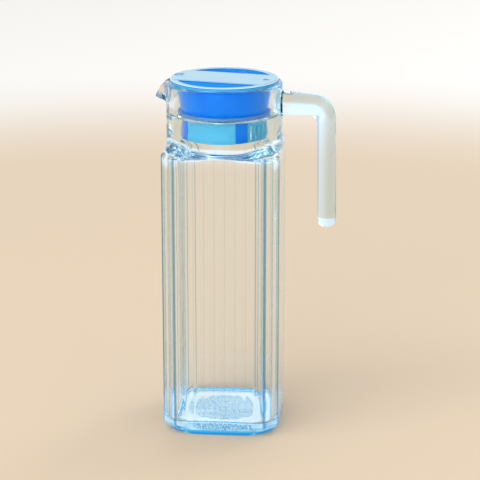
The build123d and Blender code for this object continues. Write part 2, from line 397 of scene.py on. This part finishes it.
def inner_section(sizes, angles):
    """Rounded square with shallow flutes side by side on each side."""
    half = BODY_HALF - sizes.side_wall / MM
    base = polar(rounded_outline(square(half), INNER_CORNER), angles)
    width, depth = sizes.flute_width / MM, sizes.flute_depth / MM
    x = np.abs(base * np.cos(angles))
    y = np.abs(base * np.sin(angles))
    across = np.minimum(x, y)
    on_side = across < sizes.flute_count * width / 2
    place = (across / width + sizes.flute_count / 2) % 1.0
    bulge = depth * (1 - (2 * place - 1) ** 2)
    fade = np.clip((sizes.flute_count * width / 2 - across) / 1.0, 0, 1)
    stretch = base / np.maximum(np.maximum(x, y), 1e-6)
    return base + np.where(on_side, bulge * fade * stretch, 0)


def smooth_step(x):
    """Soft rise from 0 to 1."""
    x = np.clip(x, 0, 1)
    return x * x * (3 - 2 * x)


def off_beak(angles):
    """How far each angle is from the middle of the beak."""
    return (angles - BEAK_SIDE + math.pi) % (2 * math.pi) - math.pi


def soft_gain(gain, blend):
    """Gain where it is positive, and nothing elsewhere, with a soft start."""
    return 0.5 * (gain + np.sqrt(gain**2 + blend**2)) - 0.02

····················

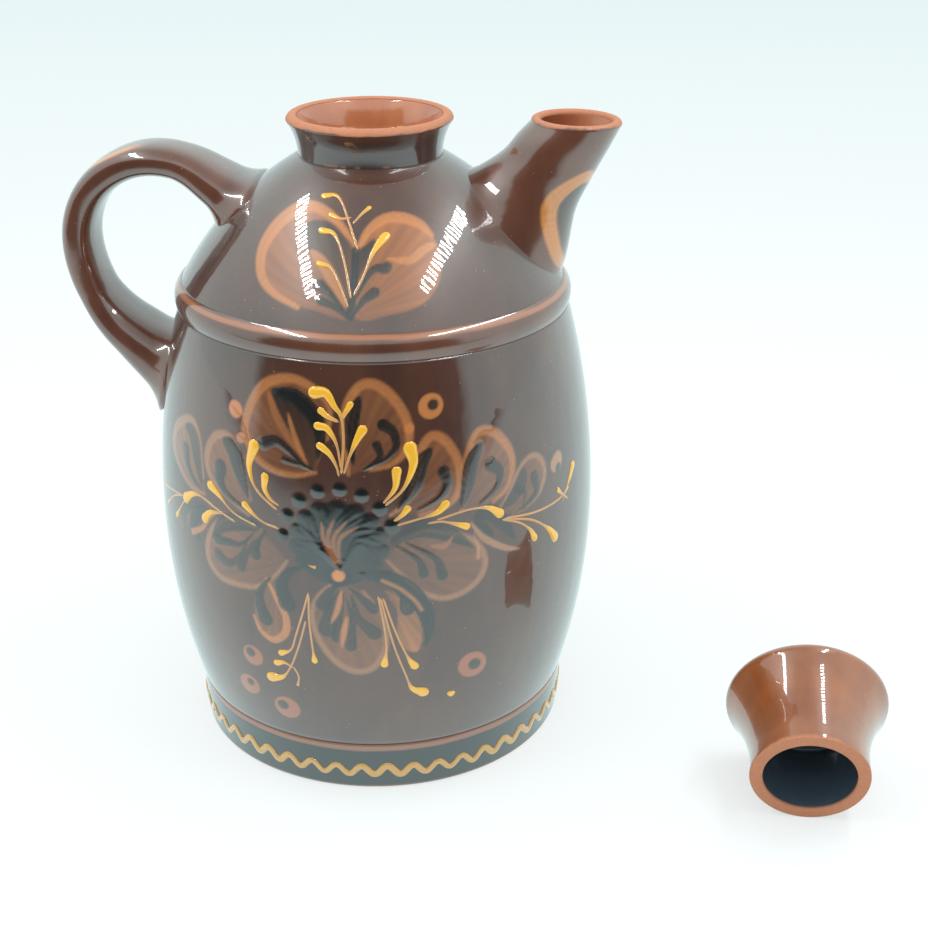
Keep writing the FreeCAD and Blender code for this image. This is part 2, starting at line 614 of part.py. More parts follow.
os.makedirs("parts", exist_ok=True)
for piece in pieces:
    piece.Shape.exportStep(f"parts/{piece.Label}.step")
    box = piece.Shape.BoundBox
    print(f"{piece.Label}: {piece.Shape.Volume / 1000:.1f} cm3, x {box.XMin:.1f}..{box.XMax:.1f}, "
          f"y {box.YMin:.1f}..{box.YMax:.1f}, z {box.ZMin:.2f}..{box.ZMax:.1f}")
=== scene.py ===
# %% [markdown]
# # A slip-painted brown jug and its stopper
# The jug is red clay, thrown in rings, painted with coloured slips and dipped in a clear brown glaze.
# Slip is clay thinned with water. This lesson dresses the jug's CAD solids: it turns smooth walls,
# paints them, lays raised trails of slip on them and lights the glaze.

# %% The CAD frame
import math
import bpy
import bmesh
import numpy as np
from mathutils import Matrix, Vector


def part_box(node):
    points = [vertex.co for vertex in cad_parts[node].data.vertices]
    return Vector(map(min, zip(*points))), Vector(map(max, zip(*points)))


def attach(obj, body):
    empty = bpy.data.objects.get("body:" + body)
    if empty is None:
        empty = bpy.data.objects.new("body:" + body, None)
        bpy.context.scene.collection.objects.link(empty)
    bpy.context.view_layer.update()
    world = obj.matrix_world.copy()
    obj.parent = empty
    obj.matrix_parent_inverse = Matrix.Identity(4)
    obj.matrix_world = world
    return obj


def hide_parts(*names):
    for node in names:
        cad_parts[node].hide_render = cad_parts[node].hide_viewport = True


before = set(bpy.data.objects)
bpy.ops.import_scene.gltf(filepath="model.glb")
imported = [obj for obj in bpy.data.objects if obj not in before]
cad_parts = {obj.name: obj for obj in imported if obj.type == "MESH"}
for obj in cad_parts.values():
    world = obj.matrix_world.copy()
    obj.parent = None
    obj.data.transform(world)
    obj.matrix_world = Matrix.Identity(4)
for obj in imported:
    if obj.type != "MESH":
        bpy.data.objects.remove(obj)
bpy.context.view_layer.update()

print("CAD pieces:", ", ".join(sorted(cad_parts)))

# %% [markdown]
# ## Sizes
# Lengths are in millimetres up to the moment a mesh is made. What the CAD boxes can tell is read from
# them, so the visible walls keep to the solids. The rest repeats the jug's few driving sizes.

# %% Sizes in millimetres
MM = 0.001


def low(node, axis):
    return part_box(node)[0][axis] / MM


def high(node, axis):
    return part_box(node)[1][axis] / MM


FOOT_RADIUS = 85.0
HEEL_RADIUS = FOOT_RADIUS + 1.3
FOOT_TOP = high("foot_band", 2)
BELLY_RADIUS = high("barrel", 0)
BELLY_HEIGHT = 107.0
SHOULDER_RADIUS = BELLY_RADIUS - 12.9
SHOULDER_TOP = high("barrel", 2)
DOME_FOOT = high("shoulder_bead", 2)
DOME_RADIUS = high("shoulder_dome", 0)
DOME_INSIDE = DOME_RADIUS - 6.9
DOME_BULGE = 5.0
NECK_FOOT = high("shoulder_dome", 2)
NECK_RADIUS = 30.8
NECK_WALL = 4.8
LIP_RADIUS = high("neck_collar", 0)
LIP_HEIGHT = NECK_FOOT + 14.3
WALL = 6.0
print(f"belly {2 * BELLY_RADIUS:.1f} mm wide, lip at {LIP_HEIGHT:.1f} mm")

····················

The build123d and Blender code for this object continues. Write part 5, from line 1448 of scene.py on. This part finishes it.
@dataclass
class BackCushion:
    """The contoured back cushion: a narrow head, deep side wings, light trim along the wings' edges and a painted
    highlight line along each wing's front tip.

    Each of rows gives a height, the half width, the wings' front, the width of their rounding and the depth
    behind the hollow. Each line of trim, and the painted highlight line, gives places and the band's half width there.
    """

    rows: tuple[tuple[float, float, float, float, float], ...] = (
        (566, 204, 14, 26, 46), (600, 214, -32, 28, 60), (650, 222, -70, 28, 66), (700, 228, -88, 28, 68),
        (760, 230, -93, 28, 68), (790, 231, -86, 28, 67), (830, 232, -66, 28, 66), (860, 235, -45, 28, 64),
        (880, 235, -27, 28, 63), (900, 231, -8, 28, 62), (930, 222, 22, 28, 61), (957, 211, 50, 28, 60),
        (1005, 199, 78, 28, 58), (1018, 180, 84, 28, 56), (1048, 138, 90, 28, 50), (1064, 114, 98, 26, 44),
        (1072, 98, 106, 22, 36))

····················

▸ To be done
Extract exactly and only these lines: the line containing "box = piece.Shape.BoundBox", the line containing "obj.matrix_parent_inverse = Matrix.Identity(4)", and every line between them.

▸ Answer to the exercise
    box = piece.Shape.BoundBox
    print(f"{piece.Label}: {piece.Shape.Volume / 1000:.1f} cm3, x {box.XMin:.1f}..{box.XMax:.1f}, "
          f"y {box.YMin:.1f}..{box.YMax:.1f}, z {box.ZMin:.2f}..{box.ZMax:.1f}")
=== scene.py ===
# %% [markdown]
# # A slip-painted brown jug and its stopper
# The jug is red clay, thrown in rings, painted with coloured slips and dipped in a clear brown glaze.
# Slip is clay thinned with water. This lesson dresses the jug's CAD solids: it turns smooth walls,
# paints them, lays raised trails of slip on them and lights the glaze.

# %% The CAD frame
import math
import bpy
import bmesh
import numpy as np
from mathutils import Matrix, Vector


def part_box(node):
    points = [vertex.co for vertex in cad_parts[node].data.vertices]
    return Vector(map(min, zip(*points))), Vector(map(max, zip(*points)))


def attach(obj, body):
    empty = bpy.data.objects.get("body:" + body)
    if empty is None:
        empty = bpy.data.objects.new("body:" + body, None)
        bpy.context.scene.collection.objects.link(empty)
    bpy.context.view_layer.update()
    world = obj.matrix_world.copy()
    obj.parent = empty
    obj.matrix_parent_inverse = Matrix.Identity(4)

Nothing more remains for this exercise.